Max core usage of job: 24.00cores (of 24 cores)

Startup to first frame: 59.28 m.s (render app start + scene load + 1st frame preprocessing)


Analysis:

Max CPU usage of the job is 24 of 24, so there is no thread limitation.

Startup to first frame is 59min. So it took a long time until the frame was started. If I compare it to the VRay pre-render export times, then I can see that there is an hour difference. Which confirms the long pre-processing time.

Add time prints

Add as many time prints as possible.

For example as pre/post render scripts.

If you use simulations, add a pre and post-frame script to all sim objects.
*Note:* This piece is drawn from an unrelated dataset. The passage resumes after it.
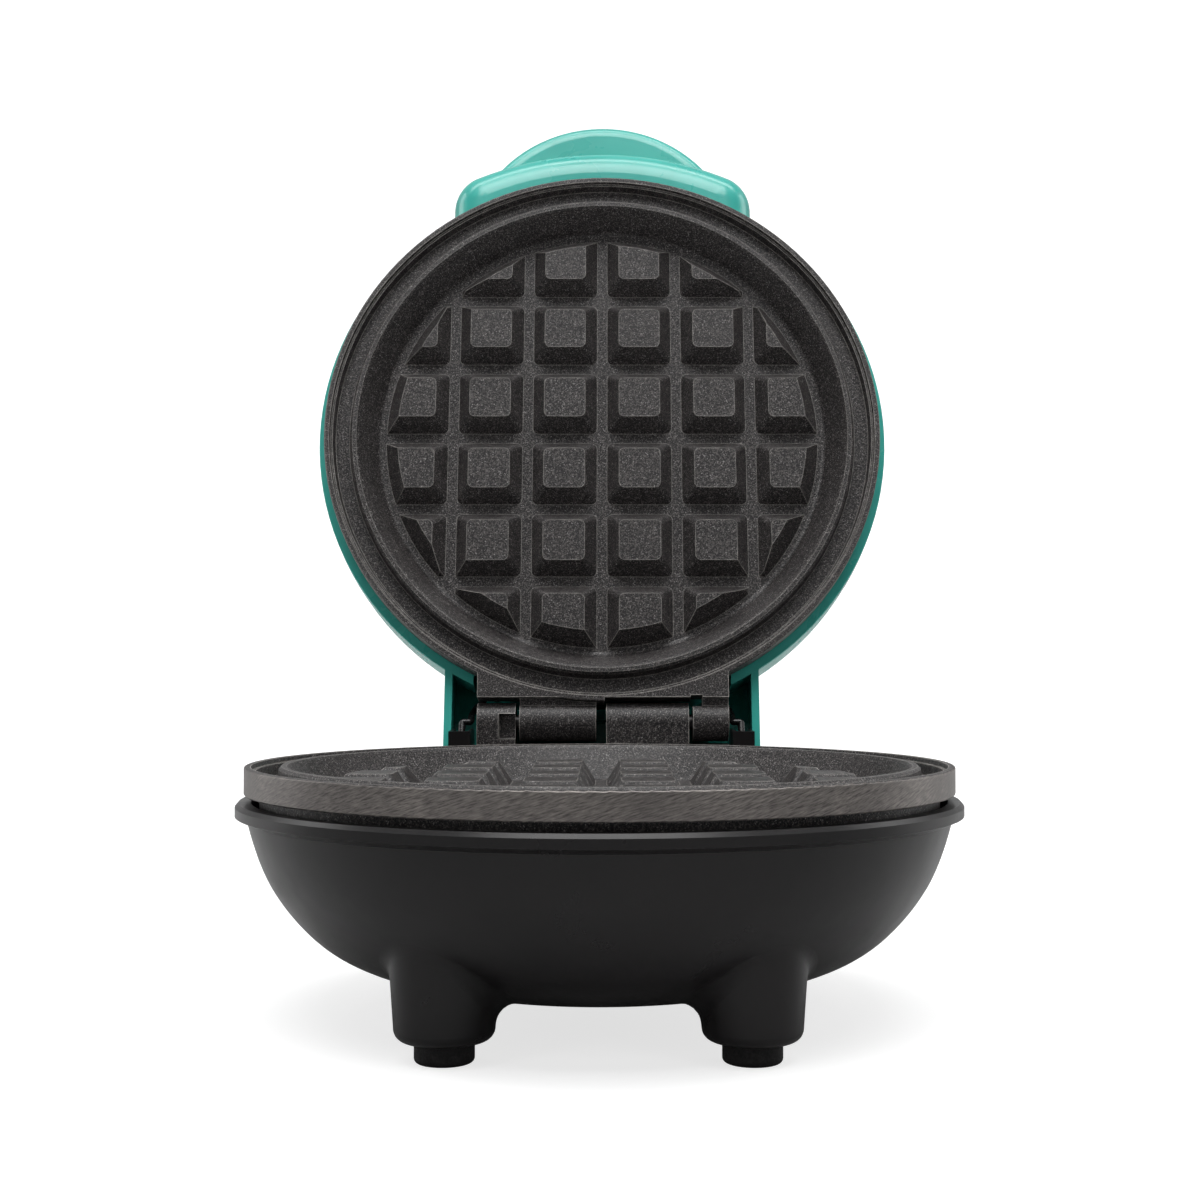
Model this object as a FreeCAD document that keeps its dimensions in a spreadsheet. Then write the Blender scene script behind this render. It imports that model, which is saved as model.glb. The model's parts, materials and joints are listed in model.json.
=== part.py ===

Add objects to your scene with a expression/script driven setting (e.g. position noise script) . Then you know when the scene/frame is being prepared after scene load.

Increase renderer verbose

Increase the renderer verbose output.

(Note: If you increase it to much, the log itselfs slows down the rendering. E.g. one log line takes 0.01s. Not much, but if you print 1000 log lines it takes 10s.)

Local workstation/artist settings/caches.

Sometimes a scene is fast for the artist because of local caches.

So it could be different on a different machine or even with a different user.

Please login with the same user that you use for rendering (see render log: ++ Log Start +++ Environment user is renderadmin)

on a render farm machine.

Open the scene and render the first frame. (Should not take long as you have decreased the AA and the resolution).

Then render the last frame of the scene.

How to send debug jobs to the farm

According to the "External files - network traffic" you should not send one scene to many clients at the same time.

If you get a fast render with a few clients and a slow render with many clients (same frames), then your network reached a limit. (Hint: Read rrInstallation section about Jumbo Frames)


You can set sequence divide min/max to:

  • 1/1: You get the full scene load and preprocessing time for every frame.
  • 3/3: You get once the scene load, but multiple times the frame proprocessing and render times.
    If you compare it to 1/1 you can calculate the scene load time.